View site in Scots

Scots Language Centre Centre for the Scots Leid

Scurran

SCURRAN n.

 

Last Saturday was International Mountain Day so my word this week is scurran. Dictionaries of the Scots Language (DSL) defines scurran as Gaelic in origin meaning, “a peak or pinnacle on a hill, specifically of Ben Rinnes, Banffshire”. It has only one example, from John Brown’s Round Table Club (1873):

 

“I hae thocht mony a time aboot that mysel' fin' I wis herdin' sheep, an' lookin' at the scurrans o' the hill-heid.
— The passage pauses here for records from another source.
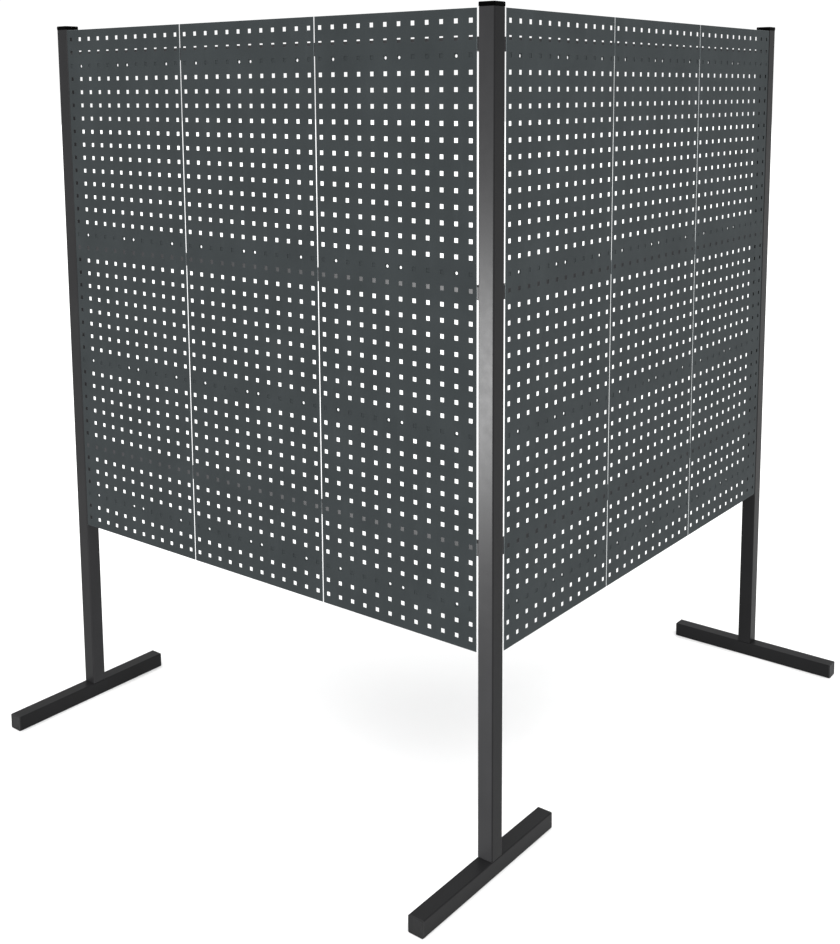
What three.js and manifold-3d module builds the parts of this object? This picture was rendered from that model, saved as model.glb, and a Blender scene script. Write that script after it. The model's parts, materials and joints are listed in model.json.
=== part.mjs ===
// Free-standing corner partition with perforated display panels.
//
// Two wings stand at a right angle and share one corner post. Each wing is an end post, three
// horizontal rails and three perforated panels, which close the outer side of the wing. Every
// post stands on a straight tube foot, plugged over a spigot and locked with one screw.
//
// Millimetres, +Z up. The origin is on the floor, under the middle of the corner post.
// The right wing runs along +X and the left wing along +Y.

import * as THREE from 'three';
import { mergeVertices } from 'three/addons/utils/BufferGeometryUtils.js';
import Module from 'manifold-3d';

const wasm = await Module();
wasm.setup();

// ---------------------------------------------------------------- driving dimensions

const FIT = 0.3; // clearance between two pieces that touch
const CURVE_STEPS = 2; // segments in a rounded tube corner
const ROUND_STEPS = 8; // segments around holes, screws and weld nuts
const HEX_SIDES = 6;
const OVERSHOOT = 1; // how far a cut reaches past the surface it opens
const WELD_DISTANCE = 1e-4; // corners closer than this become one

// Square tube of the posts and feet
const TUBE = 40;
const TUBE_WALL = 2;
const TUBE_RADIUS = 3;

const POST_LENGTH = 1866;
const FOOT_LENGTH = 500;
const FOOT_REACH_OUT = 270; // from the post's middle to the foot's outer end

// Perforated panel, standing on its short side
const PANEL_WIDTH = 449;
const PANEL_COUNT = 3;
const SHEET = 1.25;
const HOLE = 10;
const COLUMN_PITCH = 38;
const COLUMNS = 12;
const ROW_PITCH = 35.1;
const ROWS = 39;
const END_MARGIN = 25; // from a panel's top or bottom edge to the nearest row's middle
const PANEL_HEIGHT = (ROWS - 1) * ROW_PITCH + 2 * END_MARGIN;
const PANEL_GAP = 3; // between two panels
const POST_GAP = 3.5; // between a panel and a post
const PANEL_DROP = 2; // from the post's top down to the panel's top

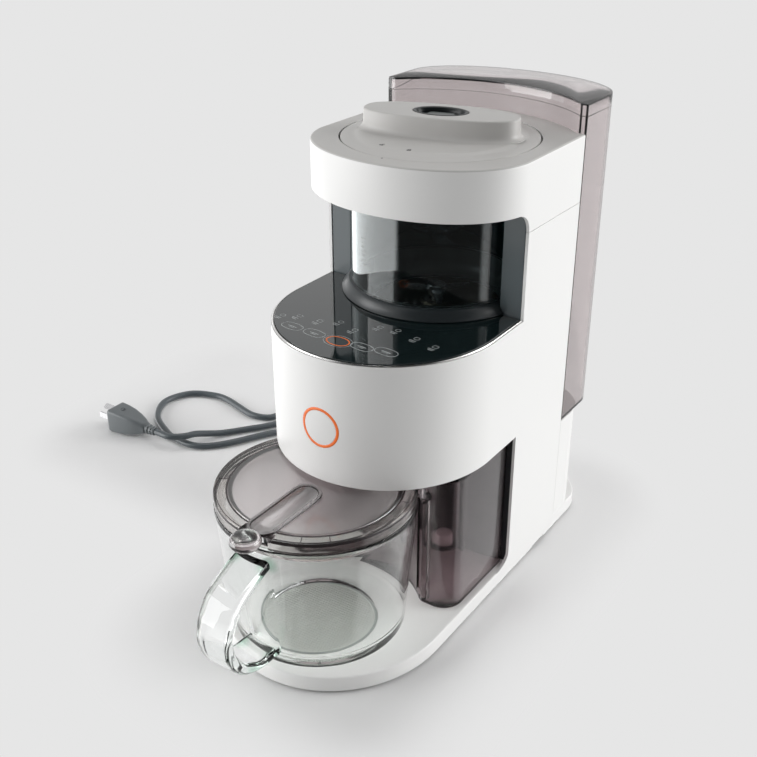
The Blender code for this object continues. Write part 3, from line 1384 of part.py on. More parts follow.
hang(cup_slide, cup)


# Cup lid: a stepped disc with a pour slot under the lever, and a short skirt inside the glass
cup_seat = cup_rim + GAP
cup_lid_top = cup_seat + CUP_LID_HEIGHT
cup_lid_edge = cup_seat + CUP_LID_EDGE_HEIGHT
skirt_radius = CUP_RADIUS - CUP_WALL - CUP_LID_SKIRT_CLEARANCE
cup_lid_origin = (*CUP, cup_seat)
groove_outer = CUP_LID_FACE_RADIUS + CUP_LID_GROOVE_WIDTH
cup_lid = turned("cup_lid", CUP, [
    (groove_outer - CUP_LID_WALL * 2, cup_lid_top - CUP_LID_WALL - CUP_LID_GROOVE_DEPTH),
    (skirt_radius - CUP_LID_WALL, cup_lid_edge - CUP_LID_WALL / 2),
    (skirt_radius - CUP_LID_WALL, cup_seat - CUP_LID_SKIRT_DEPTH),
    (skirt_radius, cup_seat - CUP_LID_SKIRT_DEPTH),
    (skirt_radius, cup_seat),
    (CUP_LID_RADIUS, cup_seat),
    (CUP_LID_RADIUS, cup_lid_edge),
    ((CUP_LID_RADIUS + groove_outer) / 2, cup_lid_top - CUP_LID_GROOVE_DEPTH * 3 / 2),
    (groove_outer, cup_lid_top - CUP_LID_GROOVE_DEPTH),
    (CUP_LID_FACE_RADIUS + CUP_LID_GROOVE_WIDTH / 2, cup_lid_top - CUP_LID_GROOVE_DEPTH * 3 / 2),
    (CUP_LID_FACE_RADIUS, cup_lid_top),
], SMOKE, origin=cup_lid_origin)
slot_line = obround(CUP[0], CUP[1] - POUR_SLOT_BACK, CUP[1] - POUR_SLOT_FRONT, POUR_SLOT_HALF_WIDTH)
cut(cup_lid, prism("tool", slot_line, cup_seat - CUT, cup_lid_top + CUT, WHITE))
thumb_spot = (CUP[0], CUP[1] - THUMB_REACH)
cut(cup_lid, prism(
    "tool", circle(thumb_spot, THUMB_BITE_RADIUS, SMALL_ROUND), cup_seat - GAP / 2, cup_lid_top + CUT, WHITE
))
lever_low = cup_lid_top + GAP
lever_top = lever_low + LEVER_THICKNESS
lever_origin = (CUP[0], CUP[1] - LEVER_HINGE_REACH, lever_low + LEVER_THICKNESS / 2)
lever_line = obround(CUP[0], CUP[1] - LEVER_BACK, CUP[1] - LEVER_FRONT, LEVER_HALF_WIDTH)
lever = prism("cup_lid_lever", lever_line, lever_low, lever_top, SMOKE, origin=lever_origin)
thumb_z = cup_seat + THUMB_RISE
thumb_profile = []
for i in range(9):
    angle = -math.pi / 2 + math.pi * (i + 0.5) / 9
    thumb_profile.append((THUMB_RADIUS * math.cos(angle), thumb_z + THUMB_HALF_HEIGHT * math.sin(angle)))
join(lever, turned("tool", thumb_spot, thumb_profile, SMOKE, steps=32))
cup_lid_turn = joint_empty("cup_lid_axis", cup_lid_origin)
hang(cup_slide, cup_lid_turn)
hang(cup_lid_turn, cup_lid)
lever_hinge = joint_empty("cup_lever_axis", lever_origin)
hang(cup_lid_turn, lever_hinge)
hang(lever_hinge, lever)


# Power cord from the gland, round its loop to the left and back to the plug
gland_tip = Vector((GLAND_X, gland_back + GLAND_LENGTH - GLAND_INNER_LENGTH + GAP, GLAND_HEIGHT))
exit_run = Vector((0.0, CORD_EXIT_RUN, 0.0))
plug_axis = Vector((math.cos(PLUG_TURN), math.sin(PLUG_TURN), 0.0))
plug_entry = Vector(PLUG_ENTRY) + Vector((0.0, BACK, 0.0))
cord_end = plug_entry + plug_axis * GAP
cord_points = [
    gland_tip,
    gland_tip + exit_run / 2,
    gland_tip + exit_run,
    *[Vector((x, BACK + y, z)) for x, y, z in CORD_ROUTE],
    cord_end + plug_axis * CORD_EXIT_RUN,
    cord_end + plug_axis * CORD_EXIT_RUN / 2,
    cord_end,
]
tube("power_cord", smooth_route(cord_points, CORD_STEP), CORD_RADIUS, CORD_GREY)


# Plug: a tapering body with a boot on the cord and three flat pins
plug_frame = Matrix.Translation(plug_entry) @ Matrix.Rotation(PLUG_TURN, 4, "Z")
neck_y = PLUG_HALF_DEPTH * PLUG_NECK_SHARE
neck_z = PLUG_HALF_HEIGHT * PLUG_NECK_SHARE


def plug_section(x, half_y, half_z):
    corner = min(half_y, half_z) / 3
    return [plug_frame @ Vector(point) for point in (
        (x, corner - half_y, -half_z), (x, half_y - corner, -half_z),
        (x, half_y, corner - half_z), (x, half_y, half_z - corner),
        (x, half_y - corner, half_z), (x, corner - half_y, half_z),
        (x, -half_y, half_z - corner), (x, -half_y, corner - half_z),
    )]


stack("plug_body", [
    plug_section(0.0, PLUG_BOOT_RADIUS * 3 / 4, PLUG_BOOT_RADIUS * 3 / 4),
    plug_section(-PLUG_BOOT_LENGTH, PLUG_BOOT_RADIUS, PLUG_BOOT_RADIUS),
    plug_section(-PLUG_BOOT_LENGTH - CHAMFER, neck_y, neck_z),
    plug_section(-PLUG_BOOT_LENGTH - PLUG_LENGTH * 2 / 3, PLUG_HALF_DEPTH, PLUG_HALF_HEIGHT),
    plug_section(-PLUG_BOOT_LENGTH - PLUG_LENGTH + CHAMFER, PLUG_HALF_DEPTH, PLUG_HALF_HEIGHT),
    plug_section(-PLUG_BOOT_LENGTH - PLUG_LENGTH, PLUG_HALF_DEPTH - CHAMFER, PLUG_HALF_HEIGHT - CHAMFER),
], CORD_GREY, smooth=False)
pin_root = -PLUG_BOOT_LENGTH - PLUG_LENGTH - GAP
pin_places = {
    "plug_pin_live": (PIN_LOW / 2, PIN_SPREAD, math.radians(30)),
    "plug_pin_neutral": (PIN_LOW / 2, -PIN_SPREAD, math.radians(-30)),
    "plug_pin_earth": (-PIN_LOW, 0.0, math.radians(90)),
}
for pin_name, (pin_y, pin_z, pin_turn) in pin_places.items():
    loops = []
    for x, share in ((0.0, 1.0), (CHAMFER - PIN_LENGTH, 1.0), (-PIN_LENGTH, 0.6)):
        loop = []
        for a, b in ((-1, -1), (1, -1), (1, 1), (-1, 1)):
            wide = a * PIN_HALF_WIDTH * share
            thick = b * PIN_HALF_THICKNESS
            y = pin_y + wide * math.cos(pin_turn) - thick * math.sin(pin_turn)
            z = pin_z + wide * math.sin(pin_turn) + thick * math.cos(pin_turn)
            loop.append(plug_frame @ Vector((pin_root + x, y, z)))
        loops.append(loop)
    stack(pin_name, loops, STEEL, smooth=False)
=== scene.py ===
"""Looks of a countertop soy milk maker: white housing, glass chamber, glass cup, smoke boxes and cord.

Metres, +Z up. The machine faces -Y, and its pieces are dressed in the order it is put together."""

import math

import bmesh
import bpy
from mathutils import Matrix, Vector


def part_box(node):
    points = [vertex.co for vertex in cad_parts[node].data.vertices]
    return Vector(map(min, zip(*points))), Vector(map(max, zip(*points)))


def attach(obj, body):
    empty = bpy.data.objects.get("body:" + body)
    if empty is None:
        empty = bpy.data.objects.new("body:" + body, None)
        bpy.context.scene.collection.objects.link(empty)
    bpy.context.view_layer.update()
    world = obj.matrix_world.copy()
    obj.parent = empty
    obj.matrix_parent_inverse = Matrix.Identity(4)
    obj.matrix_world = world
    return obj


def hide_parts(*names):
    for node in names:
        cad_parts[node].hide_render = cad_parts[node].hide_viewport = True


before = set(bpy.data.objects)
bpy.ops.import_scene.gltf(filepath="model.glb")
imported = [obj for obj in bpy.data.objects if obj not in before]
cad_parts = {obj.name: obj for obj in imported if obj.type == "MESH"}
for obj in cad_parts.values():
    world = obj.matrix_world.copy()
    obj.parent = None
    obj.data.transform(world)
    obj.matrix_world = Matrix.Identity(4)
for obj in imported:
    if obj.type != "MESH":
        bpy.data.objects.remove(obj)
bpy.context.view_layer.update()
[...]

The top of the mountain has been worn down by the weather leaving this scurran as a remnant”.

 

 

As far as our research shows, the word still refers to Ben Rinnes but sometimes with different names, as in this from the National of August 2017:

 

“As Gina and I tramped up the footpath that runs all the way to the quaintly named summit, the Scurran of Lochterlandoch, it didn’t seem too fanciful to imagine the basic elements of this uisge bheatha as the provision of the mountain – the melting spring snows, the roaring burns, crystal clear and cold, the rolling slopes of peat that were once used to fire the distilleries and the patchwork fields of barley below us in Glen Rinnes”.

 

 

There is also this observation from a birdwatcher in the Northern Scot of November 2020:

 

“Prior to that, a pair built a nest on a steep face on the Scurran of Well on Ben Rinnes, but failed to breed successfully for some reason”.

 

Of course, sometimes it’s just the Scurran, as in this earlier example, again from the Northern Scot of June 2012:

 

“The footpath is well-constructed and maintained thanks to the Friends of Ben Rinnes. It zig-zags up Round Hill and over Roy's Hill ... It passes the Scurran before reaching the summit at 840m or 2,756ft."